UPDATE: St Ives MP Andrew George is urging maritime authorities to track down the culprit responsible for polluting local beaches.
It has now been revealed that the substance found at Long Rock, Praa Sands and other local beaches, was palm oil. However, the source of the pollution has not yet been identified.
Mr George said: “It is important that the culprit responsible for this incident is tracked down and prosecuted.”
Mr George said he will be asking the Maritime and Coastguard Agency to ensure that progress is made in identifying the source.
Lumps of a white substance found on some Cornish beaches, blamed for the death of a dog, have been identified as non-toxic fat.
Authorities had advised surfers and swimmers to avoid entering the water after the substance washed up at Praa Sands, Porthcurno and Penzance promenade.
Concerns were heightened when a local vet reported that a dog had died and others had been made ill after licking or eating the waxy substance.
Following laboratory tests, the substance has been confirmed as a non-toxic, degraded, edible oil or fat. The Maritime and Coastguard Agency is trying to identify the source of the pollution.
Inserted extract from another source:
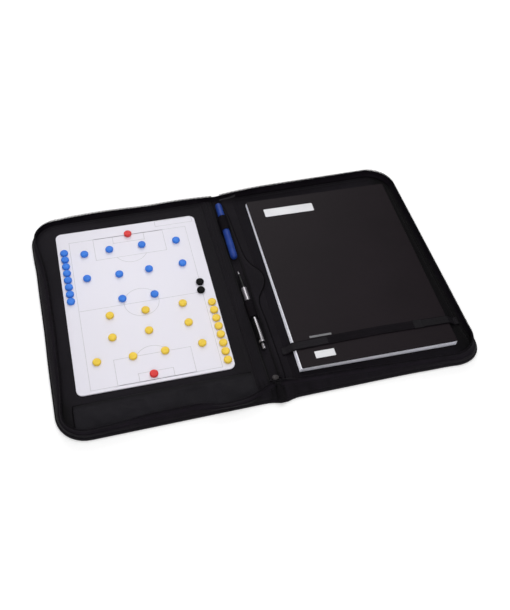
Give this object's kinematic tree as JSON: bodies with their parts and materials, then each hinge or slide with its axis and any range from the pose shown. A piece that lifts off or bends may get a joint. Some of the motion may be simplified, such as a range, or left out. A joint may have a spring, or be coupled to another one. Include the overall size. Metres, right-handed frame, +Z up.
{
  "type": "coaching wallet",
  "caption": "Zip-round folding wallet, open flat: magnet pitch board with round player pieces on the left, paper pad under an elastic strap on the right, marker and pen on the spine",
  "frame": {"origin": "on the table, under the middle of the spine, midway between the near and far edges", "axes": "X right across the open wallet, Y away from the reader, Z up out of the open covers"},
  "size_m": [0.537, 0.3611, 0.0229],
  "materials": {
    "shell_fabric": "matt woven, black",
    "lining_fabric": "matt close weave, black",
    "elastic_band": "ribbed elastic, black",
    "board_face": "smooth dry-wipe, white",
    "paper": "stacked paper, white",
    "pad_card": "grained card cover, near black",
    "piece_blue": "satin moulded, blue",
    "piece_yellow": "satin moulded, yellow",
    "piece_red": "satin moulded, red",
    "piece_black": "satin moulded, black",
    "marker_plastic": "smooth, deep blue",
    "pen_plastic": "smooth, black",
    "pen_metal": "polished",
    "zip_metal": "dark grey, satin",
    "pull_tab": "matt moulded, black"
  },
  "bodies": {
    "right_half": {"right_cover": "shell_fabric", "right_gusset": "shell_fabric", "right_lining": "lining_fabric", "elastic_strap": "elastic_band"},
    "spine": {"spine_cover": "shell_fabric", "pen_panel": "lining_fabric"},
    "left_half": {"left_cover": "shell_fabric", "left_gusset": "shell_fabric", "left_lining": "lining_fabric", "card_pocket": "lining_fabric", "magnet_board": "board_face"},
    "zip_tail": {"zip_stop": "zip_metal"},
    "zip_slider": {"zip_slider": "zip_metal"},
    "zip_pull": {"zip_pull": "pull_tab"},
    "marker": {"marker_barrel": "marker_plastic"},
    "marker_cap": {"marker_cap": "marker_plastic"},
    "pad": {"note_pad": "paper", "pad_cover": "pad_card"},
    "pen": {"pen_barrel": "pen_plastic"},
    "pen_refill": {"pen_refill": "pen_metal"},
    "player_blue_01": {"player_blue_01": "piece_blue"},
    "player_blue_02": {"player_blue_02": "piece_blue"},
    "player_blue_03": {"player_blue_03": "piece_blue"},
    "player_blue_04": {"player_blue_04": "piece_blue"},
    "player_blue_05": {"player_blue_05": "piece_blue"},
    "player_blue_06": {"player_blue_06": "piece_blue"},
    "player_blue_07": {"player_blue_07": "piece_blue"},
    "player_blue_08": {"player_blue_08": "piece_blue"},
    "player_blue_09": {"player_blue_09": "piece_blue"},
    "player_blue_10": {"player_blue_10": "piece_blue"},
    "player_blue_11": {"player_blue_11": "piece_blue"},
    "player_blue_12": {"player_blue_12": "piece_blue"},
    "player_blue_13": {"player_blue_13": "piece_blue"},
    "player_blue_14": {"player_blue_14": "piece_blue"},
    "player_blue_15": {"player_blue_15": "piece_blue"},
    "player_blue_16": {"player_blue_16": "piece_blue"},
    "player_blue_17": {"player_blue_17": "piece_blue"},
    "player_blue_18": {"player_blue_18": "piece_blue"},
    "player_yellow_01": {"player_yellow_01": "piece_yellow"},
    "player_yellow_02": {"player_yellow_02": "piece_yellow"},
    "player_yellow_03": {"player_yellow_03": "piece_yellow"},
    "player_yellow_04": {"player_yellow_04": "piece_yellow"},
    "player_yellow_05": {"player_yellow_05": "piece_yellow"},
    "player_yellow_06": {"player_yellow_06": "piece_yellow"},
    "player_yellow_07": {"player_yellow_07": "piece_yellow"},
    "player_yellow_08": {"player_yellow_08": "piece_yellow"},
    "player_yellow_09": {"player_yellow_09": "piece_yellow"},
    "player_yellow_10": {"player_yellow_10": "piece_yellow"},
    "player_yellow_11": {"player_yellow_11": "piece_yellow"},
    "player_yellow_12": {"player_yellow_12": "piece_yellow"},
    "player_yellow_13": {"player_yellow_13": "piece_yellow"},
    "player_yellow_14": {"player_yellow_14": "piece_yellow"},
    "player_yellow_15": {"player_yellow_15": "piece_yellow"},
    "player_yellow_16": {"player_yellow_16": "piece_yellow"},
    "player_yellow_17": {"player_yellow_17": "piece_yellow"},
    "player_yellow_18": {"player_yellow_18": "piece_yellow"},
    "player_red_01": {"player_red_01": "piece_red"},
    "player_red_02": {"player_red_02": "piece_red"},
    "player_black_01": {"player_black_01": "piece_black"},
    "player_black_02": {"player_black_02": "piece_black"}
  },
  "joints": [
    {"name": "cover_fold", "type": "hinge", "parent": "spine", "child": "left_half", "pos_m": [-0.018, 0, 0.0005], "axis": [0, -1, 0], "range_deg": [-90, 0]},
    {"name": "spine_fold", "type": "hinge", "parent": "right_half", "child": "spine", "pos_m": [0.018, 0, 0.0005], "axis": [0, -1, 0], "range_deg": [-90, 0]},
    {"name": "closure_tail_shift", "type": "slide", "parent": "right_half", "child": "zip_tail", "axis": [0.9982, -0.0599, 0], "range_m": [0, 0.03606]},
    {"name": "closure_slider_travel", "type": "slide", "parent": "zip_tail", "child": "zip_slider", "axis": [0.9982, -0.0599, 0], "range_m": [0, 0.19]},
    {"name": "closure_pull_swing", "type": "hinge", "parent": "zip_slider", "child": "zip_pull", "pos_m": [-0.00034, -0.16359, 0.02], "axis": [-0.9982, 0.0599, 0], "range_deg": [0, 130]},
    {"name": "marker_cap_pull", "type": "slide", "parent": "marker", "child": "marker_cap", "axis": [0, 1, 0], "range_m": [0, 0.012]},
    {"name": "marker_slide", "type": "slide", "parent": "spine", "child": "marker", "axis": [0, -1, 0], "range_m": [0, 0.022]},
    {"name": "pad_slide", "type": "slide", "parent": "right_half", "child": "pad", "axis": [0.0246, 0.9997, 0], "range_m": [-0.007, 0.018]},
    {"name": "pen_click", "type": "slide", "parent": "pen", "child": "pen_refill", "axis": [0, -1, 0], "range_m": [0, 0.006]},
    {"name": "pen_slide", "type": "slide", "parent": "spine", "child": "pen", "axis": [0, -1, 0], "range_m": [0, 0.03]},
    {"name": "player_blue_01_lift", "type": "slide", "parent": "left_half", "child": "player_blue_01", "axis": [0, 0, 1], "range_m": [0, 0.02]},
    {"name": "player_blue_02_lift", "type": "slide", "parent": "left_half", "child": "player_blue_02", "axis": [0, 0, 1], "range_m": [0, 0.02]},
    {"name": "player_blue_03_lift", "type": "slide", "parent": "left_half", "child": "player_blue_03", "axis": [0, 0, 1], "range_m": [0, 0.02]},
    {"name": "player_blue_04_lift", "type": "slide", "parent": "left_half", "child": "player_blue_04", "axis": [0, 0, 1], "range_m": [0, 0.02]},
    {"name": "player_blue_05_lift", "type": "slide", "parent": "left_half", "child": "player_blue_05", "axis": [0, 0, 1], "range_m": [0, 0.02]},
    {"name": "player_blue_06_lift", "type": "slide", "parent": "left_half", "child": "player_blue_06", "axis": [0, 0, 1], "range_m": [0, 0.02]},
    {"name": "player_blue_07_lift", "type": "slide", "parent": "left_half", "child": "player_blue_07", "axis": [0, 0, 1], "range_m": [0, 0.02]},
    {"name": "player_blue_08_lift", "type": "slide", "parent": "left_half", "child": "player_blue_08", "axis": [0, 0, 1], "range_m": [0, 0.02]},
    {"name": "player_blue_09_lift", "type": "slide", "parent": "left_half", "child": "player_blue_09", "axis": [0, 0, 1], "range_m": [0, 0.02]},
    {"name": "player_blue_10_lift", "type": "slide", "parent": "left_half", "child": "player_blue_10", "axis": [0, 0, 1], "range_m": [0, 0.02]},
    {"name": "player_blue_11_lift", "type": "slide", "parent": "left_half", "child": "player_blue_11", "axis": [0, 0, 1], "range_m": [0, 0.02]},
    {"name": "player_blue_12_lift", "type": "slide", "parent": "left_half", "child": "player_blue_12", "axis": [0, 0, 1], "range_m": [0, 0.02]},
    {"name": "player_blue_13_lift", "type": "slide", "parent": "left_half", "child": "player_blue_13", "axis": [0, 0, 1], "range_m": [0, 0.02]},
    {"name": "player_blue_14_lift", "type": "slide", "parent": "left_half", "child": "player_blue_14", "axis": [0, 0, 1], "range_m": [0, 0.02]},
    {"name": "player_blue_15_lift", "type": "slide", "parent": "left_half", "child": "player_blue_15", "axis": [0, 0, 1], "range_m": [0, 0.02]},
    {"name": "player_blue_16_lift", "type": "slide", "parent": "left_half", "child": "player_blue_16", "axis": [0, 0, 1], "range_m": [0, 0.02]},
    {"name": "player_blue_17_lift", "type": "slide", "parent": "left_half", "child": "player_blue_17", "axis": [0, 0, 1], "range_m": [0, 0.02]},
    {"name": "player_blue_18_lift", "type": "slide", "parent": "left_half", "child": "player_blue_18", "axis": [0, 0, 1], "range_m": [0, 0.02]},
    {"name": "player_yellow_01_lift", "type": "slide", "parent": "left_half", "child": "player_yellow_01", "axis": [0, 0, 1], "range_m": [0, 0.02]},
    {"name": "player_yellow_02_lift", "type": "slide", "parent": "left_half", "child": "player_yellow_02", "axis": [0, 0, 1], "range_m": [0, 0.02]},
    {"name": "player_yellow_03_lift", "type": "slide", "parent": "left_half", "child": "player_yellow_03", "axis": [0, 0, 1], "range_m": [0, 0.02]},
    {"name": "player_yellow_04_lift", "type": "slide", "parent": "left_half", "child": "player_yellow_04", "axis": [0, 0, 1], "range_m": [0, 0.02]},
    {"name": "player_yellow_05_lift", "type": "slide", "parent": "left_half", "child": "player_yellow_05", "axis": [0, 0, 1], "range_m": [0, 0.02]},
    {"name": "player_yellow_06_lift", "type": "slide", "parent": "left_half", "child": "player_yellow_06", "axis": [0, 0, 1], "range_m": [0, 0.02]},
    {"name": "player_yellow_07_lift", "type": "slide", "parent": "left_half", "child": "player_yellow_07", "axis": [0, 0, 1], "range_m": [0, 0.02]},
    {"name": "player_yellow_08_lift", "type": "slide", "parent": "left_half", "child": "player_yellow_08", "axis": [0, 0, 1], "range_m": [0, 0.02]},
    {"name": "player_yellow_09_lift", "type": "slide", "parent": "left_half", "child": "player_yellow_09", "axis": [0, 0, 1], "range_m": [0, 0.02]},
    {"name": "player_yellow_10_lift", "type": "slide", "parent": "left_half", "child": "player_yellow_10", "axis": [0, 0, 1], "range_m": [0, 0.02]},
    {"name": "player_yellow_11_lift", "type": "slide", "parent": "left_half", "child": "player_yellow_11", "axis": [0, 0, 1], "range_m": [0, 0.02]},
    {"name": "player_yellow_12_lift", "type": "slide", "parent": "left_half", "child": "player_yellow_12", "axis": [0, 0, 1], "range_m": [0, 0.02]},
    {"name": "player_yellow_13_lift", "type": "slide", "parent": "left_half", "child": "player_yellow_13", "axis": [0, 0, 1], "range_m": [0, 0.02]},
    {"name": "player_yellow_14_lift", "type": "slide", "parent": "left_half", "child": "player_yellow_14", "axis": [0, 0, 1], "range_m": [0, 0.02]},
    {"name": "player_yellow_15_lift", "type": "slide", "parent": "left_half", "child": "player_yellow_15", "axis": [0, 0, 1], "range_m": [0, 0.02]},
    {"name": "player_yellow_16_lift", "type": "slide", "parent": "left_half", "child": "player_yellow_16", "axis": [0, 0, 1], "range_m": [0, 0.02]},
    {"name": "player_yellow_17_lift", "type": "slide", "parent": "left_half", "child": "player_yellow_17", "axis": [0, 0, 1], "range_m": [0, 0.02]},
    {"name": "player_yellow_18_lift", "type": "slide", "parent": "left_half", "child": "player_yellow_18", "axis": [0, 0, 1], "range_m": [0, 0.02]},
    {"name": "player_red_01_lift", "type": "slide", "parent": "left_half", "child": "player_red_01", "axis": [0, 0, 1], "range_m": [0, 0.02]},
    {"name": "player_red_02_lift", "type": "slide", "parent": "left_half", "child": "player_red_02", "axis": [0, 0, 1], "range_m": [0, 0.02]},
    {"name": "player_black_01_lift", "type": "slide", "parent": "left_half", "child": "player_black_01", "axis": [0, 0, 1], "range_m": [0, 0.02]},
    {"name": "player_black_02_lift", "type": "slide", "parent": "left_half", "child": "player_black_02", "axis": [0, 0, 1], "range_m": [0, 0.02]}
  ],
  "couplings": [
    {"joint": "spine_fold", "follows": "cover_fold", "ratio": 1},
    {"joint": "closure_tail_shift", "follows": "cover_fold", "m_per_rad": -0.02296}
  ]
}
Dr Femi Oshin, from Public Health England in Devon, Cornwall and Somerset, said: "It's reassuring that the substance has been found to be some kind of cooking oil. It has clearly turned rancid and that's why we've had reports of it smelling so bad.
"While not harmful to people, it's unpleasant, and we'd still advise people – and dog owners with their pets – to keep away from it."
Cornwall Council said the oil was not harmful to humans, but could still be dangerous for dogs if they ate a large amount of the substance.